3. Freedom vs. Fairness
I’d sit back and watch them struggle, thinking I was giving them ‘ownership.’ In reality, I was just being lazy. One of my junior developers eventually pulled me aside and said, ‘I don’t want freedom; I want to know if I’m doing a good job.’ He didn’t want a flat world; he wanted a fair one. And fairness requires rules.
The Call for Honest Structure
There’s a specific kind of exhaustion that comes from navigating a system that claims to be one thing while operating as another. It’s like trying to walk through a room that you’re told is empty, only to keep bruising your shins on invisible furniture. You start to doubt your own perception.
4. Structure is Not Oppression
We need to stop worshipping ‘flatness’ as an inherent good. A structure isn’t oppressive just because it exists; it’s oppressive when it’s used to exclude. A well-defined hierarchy can actually be more liberating than a flat one because it sets the terms of engagement. It’s honest.
In an era where ‘authenticity’ is a marketing buzzword used to sell everything from $272 sneakers to $12 lattes, a little bit of honesty regarding who is actually in charge would be the most disruptive thing of all.

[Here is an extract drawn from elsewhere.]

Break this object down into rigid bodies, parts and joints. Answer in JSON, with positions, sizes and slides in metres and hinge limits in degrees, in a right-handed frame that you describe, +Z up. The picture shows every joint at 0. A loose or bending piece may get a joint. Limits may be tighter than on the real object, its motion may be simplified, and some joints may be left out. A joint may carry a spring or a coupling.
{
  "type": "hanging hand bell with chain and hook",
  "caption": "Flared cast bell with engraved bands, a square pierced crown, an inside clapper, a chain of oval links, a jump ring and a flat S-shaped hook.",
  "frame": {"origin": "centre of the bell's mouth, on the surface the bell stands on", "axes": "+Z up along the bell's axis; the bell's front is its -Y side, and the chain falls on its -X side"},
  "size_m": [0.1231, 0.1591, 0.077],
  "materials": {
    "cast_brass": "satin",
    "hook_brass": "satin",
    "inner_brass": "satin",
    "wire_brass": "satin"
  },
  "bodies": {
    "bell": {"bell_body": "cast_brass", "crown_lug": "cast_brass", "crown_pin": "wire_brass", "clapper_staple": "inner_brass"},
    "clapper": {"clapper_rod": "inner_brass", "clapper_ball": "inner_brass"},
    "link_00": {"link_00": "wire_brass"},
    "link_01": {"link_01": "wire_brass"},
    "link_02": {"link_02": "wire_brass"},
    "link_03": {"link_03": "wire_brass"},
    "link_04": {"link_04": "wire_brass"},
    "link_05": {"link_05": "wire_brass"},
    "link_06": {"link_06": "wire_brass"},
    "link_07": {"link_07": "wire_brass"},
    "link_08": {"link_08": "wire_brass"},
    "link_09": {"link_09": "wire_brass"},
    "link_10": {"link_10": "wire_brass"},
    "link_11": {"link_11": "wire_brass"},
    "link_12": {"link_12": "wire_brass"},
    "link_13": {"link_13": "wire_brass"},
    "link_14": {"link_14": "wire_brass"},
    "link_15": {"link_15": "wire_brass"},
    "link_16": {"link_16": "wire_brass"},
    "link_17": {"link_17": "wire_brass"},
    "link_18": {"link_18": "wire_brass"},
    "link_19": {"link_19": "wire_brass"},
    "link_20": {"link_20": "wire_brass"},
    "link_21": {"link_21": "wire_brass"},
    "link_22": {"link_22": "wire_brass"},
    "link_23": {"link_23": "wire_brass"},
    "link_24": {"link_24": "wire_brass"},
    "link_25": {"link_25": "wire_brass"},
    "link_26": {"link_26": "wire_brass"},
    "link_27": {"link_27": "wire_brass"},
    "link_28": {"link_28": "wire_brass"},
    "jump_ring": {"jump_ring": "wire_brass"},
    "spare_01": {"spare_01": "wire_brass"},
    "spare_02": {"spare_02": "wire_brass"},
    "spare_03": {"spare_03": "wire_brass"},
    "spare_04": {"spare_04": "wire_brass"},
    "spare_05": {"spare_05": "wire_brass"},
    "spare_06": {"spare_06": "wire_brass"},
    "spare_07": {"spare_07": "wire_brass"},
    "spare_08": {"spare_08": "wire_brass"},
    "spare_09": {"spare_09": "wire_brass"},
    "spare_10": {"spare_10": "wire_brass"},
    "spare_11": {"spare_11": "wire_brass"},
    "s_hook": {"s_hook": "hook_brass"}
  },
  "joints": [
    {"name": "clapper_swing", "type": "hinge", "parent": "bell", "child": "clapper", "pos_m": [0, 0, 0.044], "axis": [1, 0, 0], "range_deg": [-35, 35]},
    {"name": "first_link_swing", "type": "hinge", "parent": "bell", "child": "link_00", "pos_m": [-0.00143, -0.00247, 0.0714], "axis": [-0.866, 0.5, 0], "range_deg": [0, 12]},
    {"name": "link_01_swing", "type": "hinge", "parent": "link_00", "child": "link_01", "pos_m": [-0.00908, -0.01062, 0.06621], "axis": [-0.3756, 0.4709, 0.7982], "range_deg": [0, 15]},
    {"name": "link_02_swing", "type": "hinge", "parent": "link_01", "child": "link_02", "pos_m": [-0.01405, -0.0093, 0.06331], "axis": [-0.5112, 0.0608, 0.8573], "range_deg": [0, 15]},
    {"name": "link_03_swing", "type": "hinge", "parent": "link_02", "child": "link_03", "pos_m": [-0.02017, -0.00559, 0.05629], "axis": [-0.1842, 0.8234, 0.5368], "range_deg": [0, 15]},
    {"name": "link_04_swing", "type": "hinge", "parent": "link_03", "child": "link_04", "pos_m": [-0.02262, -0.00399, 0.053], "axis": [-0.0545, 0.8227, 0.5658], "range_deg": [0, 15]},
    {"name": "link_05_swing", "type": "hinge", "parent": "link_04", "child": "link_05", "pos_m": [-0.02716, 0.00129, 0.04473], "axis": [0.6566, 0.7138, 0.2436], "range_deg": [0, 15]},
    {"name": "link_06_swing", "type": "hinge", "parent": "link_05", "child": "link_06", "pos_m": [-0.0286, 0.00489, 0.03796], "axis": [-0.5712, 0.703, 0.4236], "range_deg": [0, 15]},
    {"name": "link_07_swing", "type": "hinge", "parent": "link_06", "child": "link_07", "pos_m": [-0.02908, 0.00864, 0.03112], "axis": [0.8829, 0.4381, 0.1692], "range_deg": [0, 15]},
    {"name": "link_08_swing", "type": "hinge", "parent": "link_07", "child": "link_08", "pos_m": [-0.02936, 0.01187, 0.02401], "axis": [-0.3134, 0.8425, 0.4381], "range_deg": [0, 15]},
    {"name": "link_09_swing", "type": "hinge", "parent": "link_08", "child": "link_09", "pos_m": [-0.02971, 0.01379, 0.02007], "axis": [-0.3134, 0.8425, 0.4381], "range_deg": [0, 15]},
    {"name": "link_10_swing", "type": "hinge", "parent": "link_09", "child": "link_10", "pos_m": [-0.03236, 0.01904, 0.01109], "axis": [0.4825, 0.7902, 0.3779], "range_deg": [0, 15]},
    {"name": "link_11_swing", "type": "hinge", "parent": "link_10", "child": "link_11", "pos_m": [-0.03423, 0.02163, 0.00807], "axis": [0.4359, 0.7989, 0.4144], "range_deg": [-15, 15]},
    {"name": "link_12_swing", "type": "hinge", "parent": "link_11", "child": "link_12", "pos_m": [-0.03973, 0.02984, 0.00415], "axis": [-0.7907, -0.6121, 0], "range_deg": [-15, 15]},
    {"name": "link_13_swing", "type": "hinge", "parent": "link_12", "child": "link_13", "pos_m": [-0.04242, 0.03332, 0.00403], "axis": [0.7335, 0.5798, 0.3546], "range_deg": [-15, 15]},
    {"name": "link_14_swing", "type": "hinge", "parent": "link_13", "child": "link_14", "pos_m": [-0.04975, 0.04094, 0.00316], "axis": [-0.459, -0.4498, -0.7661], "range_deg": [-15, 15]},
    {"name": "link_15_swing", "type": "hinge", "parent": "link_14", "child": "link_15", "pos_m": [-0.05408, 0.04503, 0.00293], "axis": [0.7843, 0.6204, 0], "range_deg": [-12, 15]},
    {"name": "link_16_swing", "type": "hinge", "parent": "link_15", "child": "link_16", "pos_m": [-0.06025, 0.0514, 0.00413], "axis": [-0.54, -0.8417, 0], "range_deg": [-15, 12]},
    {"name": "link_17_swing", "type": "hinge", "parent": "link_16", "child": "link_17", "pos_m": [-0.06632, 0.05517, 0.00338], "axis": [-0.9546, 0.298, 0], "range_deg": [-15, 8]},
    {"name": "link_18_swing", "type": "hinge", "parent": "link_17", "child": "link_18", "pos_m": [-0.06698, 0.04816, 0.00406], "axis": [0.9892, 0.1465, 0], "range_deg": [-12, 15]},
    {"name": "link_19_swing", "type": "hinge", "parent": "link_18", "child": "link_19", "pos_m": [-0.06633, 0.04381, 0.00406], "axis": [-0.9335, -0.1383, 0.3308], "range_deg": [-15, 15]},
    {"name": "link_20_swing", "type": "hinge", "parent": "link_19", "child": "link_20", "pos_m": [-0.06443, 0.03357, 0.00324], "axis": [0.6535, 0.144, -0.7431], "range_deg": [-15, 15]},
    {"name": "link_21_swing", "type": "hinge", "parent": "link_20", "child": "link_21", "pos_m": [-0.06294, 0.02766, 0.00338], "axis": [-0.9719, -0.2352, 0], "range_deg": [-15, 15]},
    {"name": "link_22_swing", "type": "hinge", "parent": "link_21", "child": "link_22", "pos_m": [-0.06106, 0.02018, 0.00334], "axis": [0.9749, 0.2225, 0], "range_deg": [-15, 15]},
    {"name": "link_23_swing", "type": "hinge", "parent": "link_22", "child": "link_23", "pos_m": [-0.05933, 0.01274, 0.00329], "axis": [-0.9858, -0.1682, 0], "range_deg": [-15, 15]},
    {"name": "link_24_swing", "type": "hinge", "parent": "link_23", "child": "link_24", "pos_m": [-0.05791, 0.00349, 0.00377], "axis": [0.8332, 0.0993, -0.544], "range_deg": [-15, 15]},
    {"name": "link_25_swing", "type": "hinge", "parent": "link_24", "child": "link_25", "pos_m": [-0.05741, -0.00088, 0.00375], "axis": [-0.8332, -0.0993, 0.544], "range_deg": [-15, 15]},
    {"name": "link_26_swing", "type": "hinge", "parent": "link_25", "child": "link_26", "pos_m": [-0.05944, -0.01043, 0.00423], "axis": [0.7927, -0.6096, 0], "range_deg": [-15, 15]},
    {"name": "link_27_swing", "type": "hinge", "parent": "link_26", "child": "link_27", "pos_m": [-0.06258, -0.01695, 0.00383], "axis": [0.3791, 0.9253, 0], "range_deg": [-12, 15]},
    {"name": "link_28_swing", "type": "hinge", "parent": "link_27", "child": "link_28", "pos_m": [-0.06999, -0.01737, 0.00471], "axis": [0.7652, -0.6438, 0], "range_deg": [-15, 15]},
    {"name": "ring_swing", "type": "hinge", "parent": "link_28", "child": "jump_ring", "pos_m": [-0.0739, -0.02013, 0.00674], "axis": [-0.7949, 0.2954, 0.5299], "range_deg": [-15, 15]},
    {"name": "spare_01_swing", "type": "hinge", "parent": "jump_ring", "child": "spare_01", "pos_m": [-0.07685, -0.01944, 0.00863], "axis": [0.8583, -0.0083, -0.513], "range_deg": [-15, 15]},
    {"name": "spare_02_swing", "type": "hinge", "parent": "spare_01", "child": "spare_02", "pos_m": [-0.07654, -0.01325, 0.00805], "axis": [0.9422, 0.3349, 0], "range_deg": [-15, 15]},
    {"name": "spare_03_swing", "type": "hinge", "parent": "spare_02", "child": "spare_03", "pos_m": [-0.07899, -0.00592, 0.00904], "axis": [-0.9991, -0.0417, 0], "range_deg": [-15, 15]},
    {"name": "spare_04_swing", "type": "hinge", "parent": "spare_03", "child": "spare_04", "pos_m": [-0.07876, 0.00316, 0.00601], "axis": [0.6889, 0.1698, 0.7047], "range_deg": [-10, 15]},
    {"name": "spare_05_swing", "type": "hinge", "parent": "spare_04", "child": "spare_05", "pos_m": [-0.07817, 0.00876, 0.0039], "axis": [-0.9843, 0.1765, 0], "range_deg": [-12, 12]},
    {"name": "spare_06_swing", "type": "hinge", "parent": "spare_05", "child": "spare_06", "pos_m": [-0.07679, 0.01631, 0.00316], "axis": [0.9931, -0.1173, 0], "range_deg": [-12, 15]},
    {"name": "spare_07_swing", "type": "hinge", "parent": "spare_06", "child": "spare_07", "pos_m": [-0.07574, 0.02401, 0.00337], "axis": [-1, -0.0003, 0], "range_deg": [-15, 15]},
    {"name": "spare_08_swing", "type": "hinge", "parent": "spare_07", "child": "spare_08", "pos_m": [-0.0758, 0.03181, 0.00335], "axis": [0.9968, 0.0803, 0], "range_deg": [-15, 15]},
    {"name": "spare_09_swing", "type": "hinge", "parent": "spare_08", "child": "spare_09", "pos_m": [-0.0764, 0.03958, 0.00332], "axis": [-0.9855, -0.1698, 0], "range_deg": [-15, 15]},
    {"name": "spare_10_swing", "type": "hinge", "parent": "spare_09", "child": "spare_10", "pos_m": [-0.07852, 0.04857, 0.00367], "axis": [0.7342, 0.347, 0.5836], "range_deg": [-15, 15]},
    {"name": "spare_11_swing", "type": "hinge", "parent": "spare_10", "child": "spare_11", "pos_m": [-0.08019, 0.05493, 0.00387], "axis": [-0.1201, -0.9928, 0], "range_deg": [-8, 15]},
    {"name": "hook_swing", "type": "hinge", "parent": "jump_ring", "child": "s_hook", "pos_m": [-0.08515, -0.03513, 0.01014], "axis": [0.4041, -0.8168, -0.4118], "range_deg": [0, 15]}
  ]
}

I’m left here on my mustard beanbag, my back aching, wondering if I should have just become a water sommelier like Finley F. At least then, the only thing I’d have to worry about is whether the minerals were properly dissolved, rather than whether my presence in the room is just a prop for someone else’s performance of equality.
We say we want everyone to have a voice, but we really just want to hear the voices that harmonize with our own. We paint the ceiling to look like the sky so we can pretend we aren’t trapped in a box. But the box is still there. And until we admit it, we’re all just breathing the same recirculated air, waiting for someone to finally have the courage to open a window.